José Avilés – known to friends and family as 'Pepe' – who lives in the town of Carmona was stunned when the ancient graveyard structure surfaced whilst workmen were lowering the ground level and demolishing part of a broken wall to make way for his new extension.
It has been described as a hole of around a metre square through which a stone arch is clearly visible, giving access to a second chamber with a domed roof.
As soon as he found it, Pepe called Carmona town hall's archaeological department, and they sent a specialist out to see whether what he had found really was of historical relevance.
The specialist found eight niches with the chamber, six of which contained ceramic urns housing the ashes of the deceased.
Some were made of glass and protected by a lead outer coating, and three of them were engraved with what may have been the names of those inside.
Remains of cremated bones, plus some of the deceaseds' chattels, and funerary offerings including vases, dishes, and glass and ceramic cups have been uncovered in the chambers.
Asked how he feels at having lived with an underground graveyard in his back garden, Pepe says: “I'm more worried about certain living people than about dead ones.”
In fact, he says it is a source of pride for him and his family to have a Roman structure in a near perfect state of conservation on his land.

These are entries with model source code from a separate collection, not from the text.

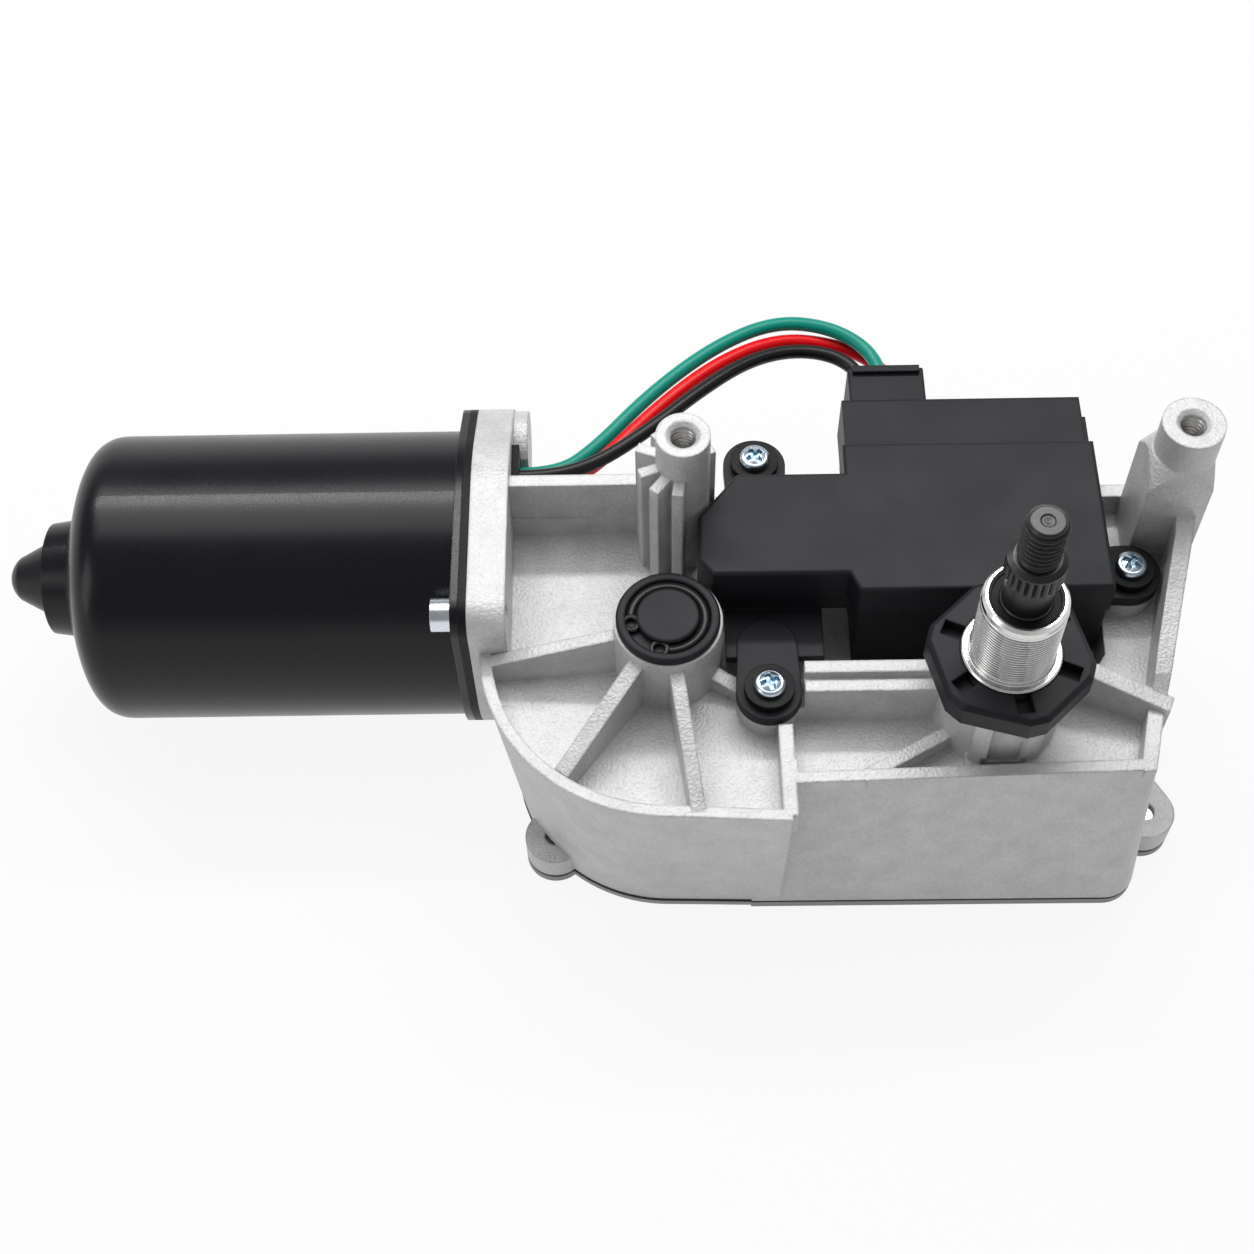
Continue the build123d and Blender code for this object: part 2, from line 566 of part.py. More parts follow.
def thrust_cap():
    """Pointed cap that closes the bearing seat at the end of the can."""
    x0 = CAN_BACK_X
    tip = x0 - NOSE_L
    dome_r = (NOSE_TIP_R**2 + NOSE_DOME**2) / (2 * NOSE_DOME)
    mid = 0.25 * NOSE_DOME
    mid_r = sqrt(2 * dome_r * mid - mid**2)
    with BuildSketch(Plane.XZ) as section:
        with BuildLine():
            Line((x0, 0), (x0, NOSE_R))
            Line((x0, NOSE_R), (tip + NOSE_DOME, NOSE_TIP_R))
            ThreePointArc((tip + NOSE_DOME, NOSE_TIP_R), (tip + mid, mid_r), (tip, 0))
            Line((tip, 0), (x0, 0))
        make_face()
    return Pos(0, MOTOR_Y, MOTOR_Z) * revolve(section.sketch, Axis.X)


def can_gasket():
    """Rubber gasket between the can lip and the casting, with its locating tab."""
    plate = flange_plate(CAN_X1, FLANGE_X)
    plate -= motor_rod(CAN_R - 1.5, CAN_X1 - 1, FLANGE_X + 1)
    for y, z in can_screw_places():
        plate -= rod_x(y, z, CAN_SCREW_R + FIT, CAN_X1 - 1, FLANGE_X + 1)
    return plate


def can_screws():
    """Two steel pins with round heads that hold the can to the casting."""
    x0 = CAN_X1 - LIP_T
    group = []
    for y, z in can_screw_places():
        head = rod_x(y, z, CAN_HEAD_R, x0 - CAN_HEAD_H, x0)
        group.append(one(head + rod_x(y, z, CAN_SCREW_R, x0 - 0.5, FLANGE_X + FLANGE_T - 0.5)))
    return Compound(group)


def magnets():
    """Four curved ferrite magnets on the wall of the can."""
    r_out = CAN_INNER_R - AIR
    ring = motor_rod(r_out, CORE_X0 - 2, CORE_X0 + CORE_L + 4)
    ring -= motor_rod(r_out - MAGNET_T, CORE_X0 - 3, CORE_X0 + CORE_L + 5)
    half = MAGNET_SLIT / 2
    slit = block(CORE_X0 - 3, CORE_X0 + CORE_L + 5, -CAN_R, CAN_R, -half, half)
    for angle in (45, 135):
        ring -= Pos(0, MOTOR_Y, MOTOR_Z) * Rot(angle, 0, 0) * slit
    return ring


def armature_shaft():
    """Armature shaft with the worm thread on its free end."""
    worm_l = WORM_TURNS * LEAD
    worm_x0 = GEAR_X - worm_l / 2
    shaft = motor_rod(ARM_SHAFT_R, CAN_BACK_X + AIR, worm_x0 - 3)
    shaft += motor_rod(WORM_ROOT_R, worm_x0 - 3, WORM_END_X - AIR)
    return shaft + worm_thread(worm_x0, worm_l)


def worm_thread(x0, length):
    """Right-hand trapezoid thread, with its crest centred on the gear at rest."""
    half = (LEAD / 2 - BACKLASH) / 2
    slope = tan(radians(PRESSURE))
    tip = half - ADDENDUM * slope
    foot = half + DEDENDUM * slope
    sink = 0.4
    inner = -DEDENDUM - sink
    path = Helix(pitch=LEAD, height=length, radius=WORM_PITCH_R)
    section = Plane(origin=(WORM_PITCH_R, 0, 0), x_dir=(1, 0, 0), z_dir=(0, 1, 0)) * make_face(Polyline(
        (inner, foot), (ADDENDUM, tip), (ADDENDUM, -tip), (inner, -foot), close=True))
    thread = sweep(section, path=path, is_frenet=True)
    place = Plane(origin=(x0, MOTOR_Y, MOTOR_Z), x_dir=(0, -1, 0), z_dir=(1, 0, 0))
    return place * thread


def armature_core():
    """Laminated core with open slots round its edge."""
    x0, x1 = CORE_X0 - 1, CORE_X0 + CORE_L + 1
    core = motor_rod(CORE_R, CORE_X0, CORE_X0 + CORE_L) - motor_rod(ARM_SHAFT_R + FIT, x0, x1)
    bottom, mouth = CORE_R - SLOT_DEPTH, CORE_R - TOOTH_TIP
    for k in range(CORE_SLOTS):
        cut = block(x0, x1, bottom, mouth, -SLOT_W / 2, SLOT_W / 2)
        cut += block(x0, x1, mouth - 1, CORE_R + 1, -SLOT_MOUTH / 2, SLOT_MOUTH / 2)
        core -= Pos(0, MOTOR_Y, MOTOR_Z) * Rot(k * 360 / CORE_SLOTS, 0, 0) * cut
    return core


def windings():
    """Copper winding heads at both ends of the core."""
    heads = []
    for x_face, step in ((CORE_X0, -1), (CORE_X0 + CORE_L, 1)):
        end = x_face + step * WINDING_L
        profile = [(x_face, WINDING_R0), (x_face, WINDING_R), (x_face + step * WINDING_L / 2, WINDING_R),
                   (end, WINDING_R - 4.5), (end, WINDING_R0)]
        heads.append(one(motor_turned(profile)))
    return Compound(heads)


def commutator():
    """Copper commutator with slots between its bars."""
    x0 = COMM_X1 - COMM_L
    body = motor_rod(COMM_R, x0, COMM_X1) + motor_rod(COMM_R + 1.4, x0, x0 + 2.5)
    body -= motor_rod(ARM_SHAFT_R + FIT, x0 - 1, COMM_X1 + 1)
    for k in range(CORE_SLOTS):
        cut = block(x0 - 1, COMM_X1 + 1, COMM_R - BAR_DEPTH, COMM_R + 3, -BAR_SLIT / 2, BAR_SLIT / 2)
        body -= Pos(0, MOTOR_Y, MOTOR_Z) * Rot((k + 0.5) * 360 / CORE_SLOTS, 0, 0) * cut
    return body


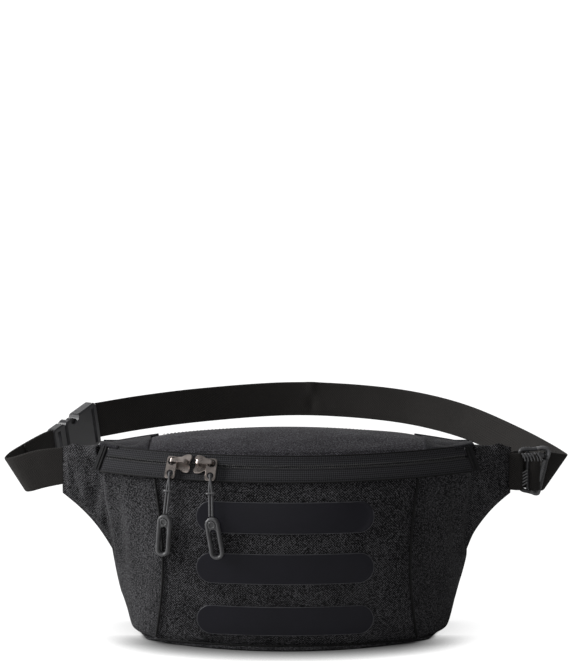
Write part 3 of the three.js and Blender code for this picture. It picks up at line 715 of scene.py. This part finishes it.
def run(name, points, radius, mat, slot, sides=8):
    """A tube that rides on the pack."""
    place(tube(name, points, radius, mat, sides), "pack", slot)


def place(obj, body, slot, *nodes):
    """Sets the body a piece rides on and hides the CAD nodes it stands for; slot, the slot of its finish, is
    not used.
    """
    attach(obj, body)
    if nodes:
        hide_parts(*nodes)
    return obj


def blended(obj, slot, first, second, start, end, *nodes):
    """Hides the CAD nodes a piece stands for and bakes its placement into its mesh; slot, first, second, start
    and end are not used.
    """
    if nodes:
        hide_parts(*nodes)
    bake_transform(obj)


# ---- soft shell

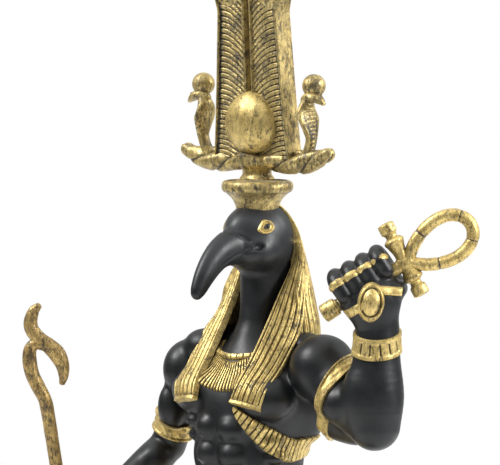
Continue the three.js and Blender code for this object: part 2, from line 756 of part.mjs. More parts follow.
const part = new THREE.Group();
const crownGroup = new THREE.Group();
crownGroup.position.copy(at(0, CAP_BACK, CAP_TOP)).addScaledVector(UP, GAP);
crownGroup.rotation.x = CROWN_LEAN;
crownGroup.add(piece("crown", crown(), GOLD));
part.add(piece("figure", figure(), BLACK));
part.add(crownGroup);
part.add(piece("ankh", ankh(), GOLD));
part.add(piece("was_sceptre", sceptre(), GOLD));
part.add(piece("plinth", plinth(), BLACK));

export default part;
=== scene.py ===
# A black and antique-gold resin statuette of a striding ibis-headed deity, dressed round its frame.
import math

import bmesh
import bpy
import numpy as np
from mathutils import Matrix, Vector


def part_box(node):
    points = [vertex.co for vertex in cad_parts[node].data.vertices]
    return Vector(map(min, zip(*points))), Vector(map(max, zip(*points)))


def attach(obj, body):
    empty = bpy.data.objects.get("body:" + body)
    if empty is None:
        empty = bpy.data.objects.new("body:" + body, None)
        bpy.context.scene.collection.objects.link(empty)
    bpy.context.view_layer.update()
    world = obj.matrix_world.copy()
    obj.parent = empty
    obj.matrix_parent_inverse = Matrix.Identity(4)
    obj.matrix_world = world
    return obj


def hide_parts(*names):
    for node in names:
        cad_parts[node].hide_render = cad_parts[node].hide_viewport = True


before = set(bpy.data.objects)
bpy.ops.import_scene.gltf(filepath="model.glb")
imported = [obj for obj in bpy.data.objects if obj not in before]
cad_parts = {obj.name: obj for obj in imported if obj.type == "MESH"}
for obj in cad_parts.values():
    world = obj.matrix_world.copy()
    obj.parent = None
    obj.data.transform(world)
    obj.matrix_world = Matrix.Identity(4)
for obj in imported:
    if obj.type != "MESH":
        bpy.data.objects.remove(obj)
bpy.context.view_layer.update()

# Sizes are in millimetres. x is to the figure's left, y behind it and z above its soles.
MM = 0.001
GAP = 0.3
PLINTH_HEIGHT = 12
SOLE = PLINTH_HEIGHT + GAP
LEFT, BEHIND, UP = np.eye(3)
TAU = 2 * np.pi
SIDES = (("left", 1), ("right", -1))


def vec(*numbers):
    return np.array(numbers, float)


def unit(v):
    return v / np.maximum(np.linalg.norm(v, axis=-1, keepdims=True), 1e-9)


def ease(low, high, x):
    share = np.clip((x - low) / (high - low), 0, 1)
    return share * share * (3 - 2 * share)


def ridge(x, middle, width):
    return np.exp(-(((x - middle) / width) ** 2))


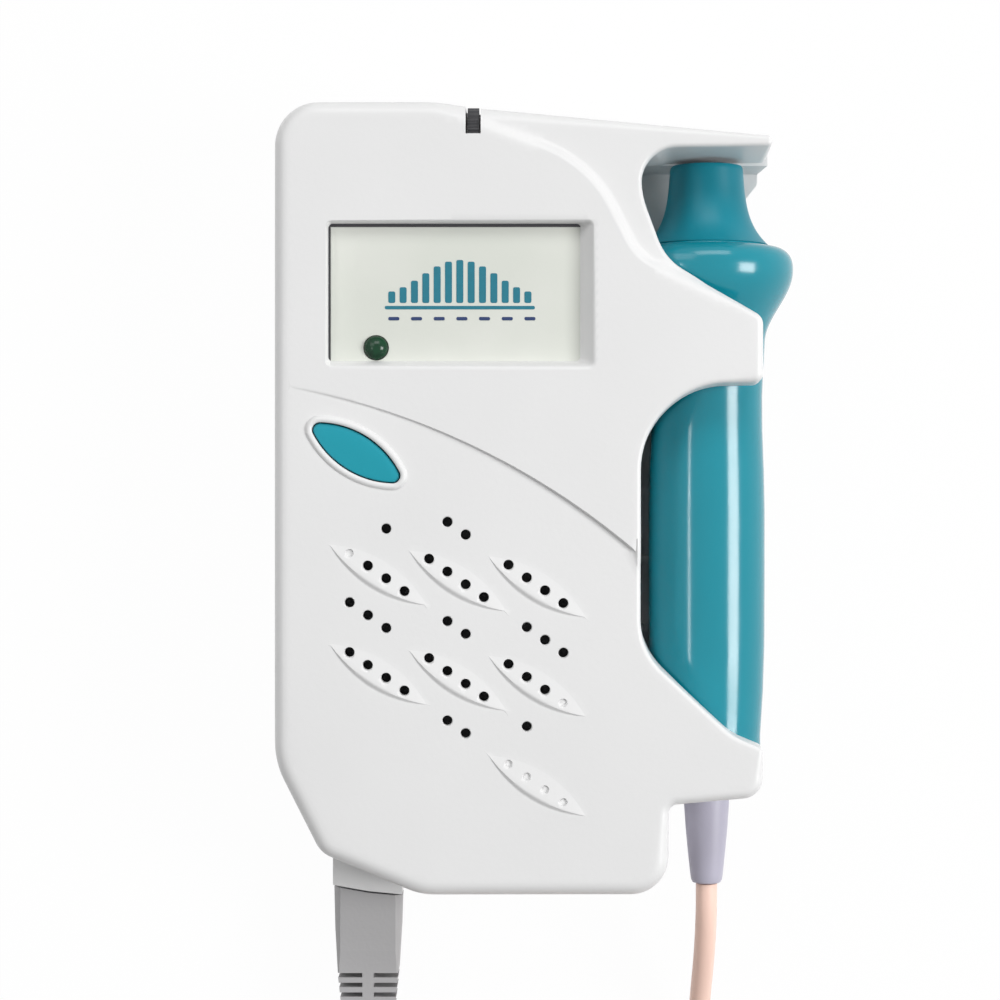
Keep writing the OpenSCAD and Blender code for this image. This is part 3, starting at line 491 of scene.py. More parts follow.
HALF_H = 68.1
LEFT_X = 42.1
BODY_T = 34.4
PARTING = 16  # height of the joint between the housings
WALL = 2.1
CEILING = BODY_T - WALL - 0.8  # inner side of the front
DRAFT = 0.8
EDGE = 2.4
CRADLE_EDGE = 0.8
CROWN = 0.7
GAP = 0.3  # round what moves
FIT = 0.2  # round what is seated
BRIDGE_X = 41.7
BRIDGE_TOP = 31.2
BRIDGE_LOW = 19.6
SHELF_X = 43.4
SHELF_Y = 60.4
SHELF_TOP = 62.3
OPENING_X = 20.7
POCKET_TOP = -42.9
POCKET_LOW = -51.3
FOOT_X = 25.6
SHELF_END = CRADLE_EDGE + 0.05
front_right = [
    (-14, HALF_H, 8, EDGE), (-8, HALF_H - 0.9, 8, EDGE),
    (SHELF_X, SHELF_TOP, SHELF_END, CRADLE_EDGE), (SHELF_X, SHELF_Y + 0.1, SHELF_END, CRADLE_EDGE),
    (OPENING_X, SHELF_Y - 0.2, 6, CRADLE_EDGE), (OPENING_X + 0.3, 52, 15, CRADLE_EDGE),
    (OPENING_X + 4.3, 41.2, 10, CRADLE_EDGE), (BRIDGE_X, BRIDGE_TOP, 2.5, 1.2),
    (BRIDGE_X, BRIDGE_LOW + 0.3, 1.5, 1.2), (OPENING_X, BRIDGE_LOW, 15, CRADLE_EDGE),
    (OPENING_X, -26.2, 12, CRADLE_EDGE), (36.5, -40.8, 12, CRADLE_EDGE),
    (BRIDGE_X, POCKET_TOP, 1, CRADLE_EDGE), (BRIDGE_X, POCKET_LOW, 3.5, 1.6),
    (FOOT_X, POCKET_LOW - 1.4, 1.6, 1.6), (FOOT_X, -HALF_H, 6.5, EDGE)]
rear_right = [
    (-14, HALF_H, 8, EDGE), (-8, HALF_H - 0.9, 8, EDGE),
    (SHELF_X, SHELF_TOP, 1, CRADLE_EDGE), (SHELF_X, SHELF_Y - 3, 1, CRADLE_EDGE),
    (39.5, 52.5, 4, CRADLE_EDGE), (27, 50.5, 4, CRADLE_EDGE), (27, 29.5, 4, CRADLE_EDGE),
    (BRIDGE_X, 24.5, 4, 1.2), (BRIDGE_X, POCKET_LOW, 3.5, 1.6),
    (FOOT_X, POCKET_LOW - 1.4, 1.6, 1.6), (FOOT_X, -HALF_H, 6.5, EDGE)]
left_up = [(-17, -HALF_H, 12, EDGE), (-34.2, -60.9, 5, EDGE), (-LEFT_X, -45.3, 15, EDGE),
           (-LEFT_X, HALF_H, 7.5, EDGE)]


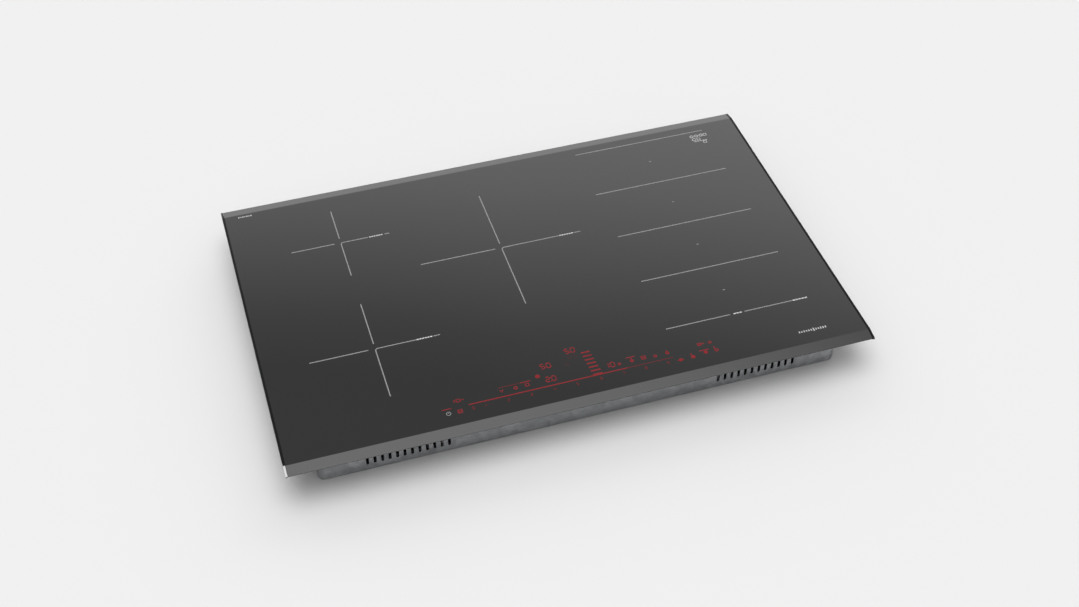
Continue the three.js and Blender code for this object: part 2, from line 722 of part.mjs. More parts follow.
// A moulding with a well over each figure and level bar, so that its lamps light only their own sign.
function displayLightGuide() {
  const low = PANEL.board + 2;
  const wells = [[-51, -187], [-11, -170], [-51, -212], [32, -212]].map(([x, y]) =>
    block(x, y, low - 1, x + 22, y + 12, GLASS_Z + 1),
  );
  const bar = block(14, -196, low - 1, 28, -172, GLASS_Z + 1);
  return cutBy(block(-57, -217, low, 59, -155, GLASS_Z - 0.4), [...wells, bar]);
}

// A flat cable that drops from the control panel to the front of the left module.
function ribbonCable() {
  const route = [[-206, PANEL.low - 0.5], [-206, 20], [-196, 11.5], [-144, 11.5]];
  return extrudedAlongX(offsetBand(route, 0.5), -190, -176);
}

add("control_panel_carrier", panelCarrier(), blackPlastic);
add("control_panel_board", panelBoard(), boardGreen);
add("display_light_guide", displayLightGuide(), lightGuide);
add("ribbon_cable", ribbonCable(), ribbonGrey);

export default cooktop;
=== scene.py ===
"""A built-in induction cooktop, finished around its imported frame. Metres, +Z up, +Y to the rear edge."""

import math
import random

import bmesh
import bpy
from mathutils import Matrix, Vector


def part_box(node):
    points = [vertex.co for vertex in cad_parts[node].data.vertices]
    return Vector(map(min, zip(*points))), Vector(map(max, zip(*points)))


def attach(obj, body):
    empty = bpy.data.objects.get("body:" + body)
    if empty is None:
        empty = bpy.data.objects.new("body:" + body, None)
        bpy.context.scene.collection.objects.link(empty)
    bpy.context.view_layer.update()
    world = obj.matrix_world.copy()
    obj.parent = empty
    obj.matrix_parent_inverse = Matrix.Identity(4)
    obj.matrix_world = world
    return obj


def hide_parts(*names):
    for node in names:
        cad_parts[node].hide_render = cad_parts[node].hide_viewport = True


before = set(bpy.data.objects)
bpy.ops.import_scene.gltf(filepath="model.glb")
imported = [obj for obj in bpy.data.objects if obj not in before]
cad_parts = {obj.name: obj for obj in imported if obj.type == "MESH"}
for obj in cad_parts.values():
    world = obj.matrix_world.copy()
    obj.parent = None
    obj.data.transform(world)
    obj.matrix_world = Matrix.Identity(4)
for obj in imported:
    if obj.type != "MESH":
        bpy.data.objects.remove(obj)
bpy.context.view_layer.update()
MM = 0.001


# ---- Camera and studio -----------------------------------------------------------------------------------
# The cook's view from the front left, halfway down to the glass. A plain pale floor, and a soft surround: a
# large softbox overhead, a tall bright sheet behind the table, and dim walls on its other sides.

def place_camera():
    azimuth, elevation, distance = math.radians(-17.36), math.radians(44.58), 2.102
    target = Vector((-0.0108, -0.0619, 0.054))
    level = math.cos(elevation)
    back = Vector((math.sin(azimuth) * level, -math.cos(azimuth) * level, math.sin(elevation)))
    camera = bpy.data.objects.new("camera", bpy.data.cameras.new("camera"))
    camera.data.lens = 50
    camera.data.sensor_width = 36
    camera.location = target + back * distance
    camera.rotation_euler = back.to_track_quat("Z", "Y").to_euler()
    bpy.context.collection.objects.link(camera)
    bpy.context.scene.camera = camera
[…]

He now intends to alter the plans for his house extension so as to incorporate the ancient structure as a 'feature'.
Pepe and the family want to keep it accessible and if possible, restore it, but this will depend upon whether they are allowed to do so, how much it will cost and whether the town, provincial or regional heritage authorities foot the bill or provide a grant.
They also, however, would like to be able to open up the site to historians and archaeologists for further study, but say their intention to do so will depend upon 'institutional procedures and requirements', and the end cost, if any.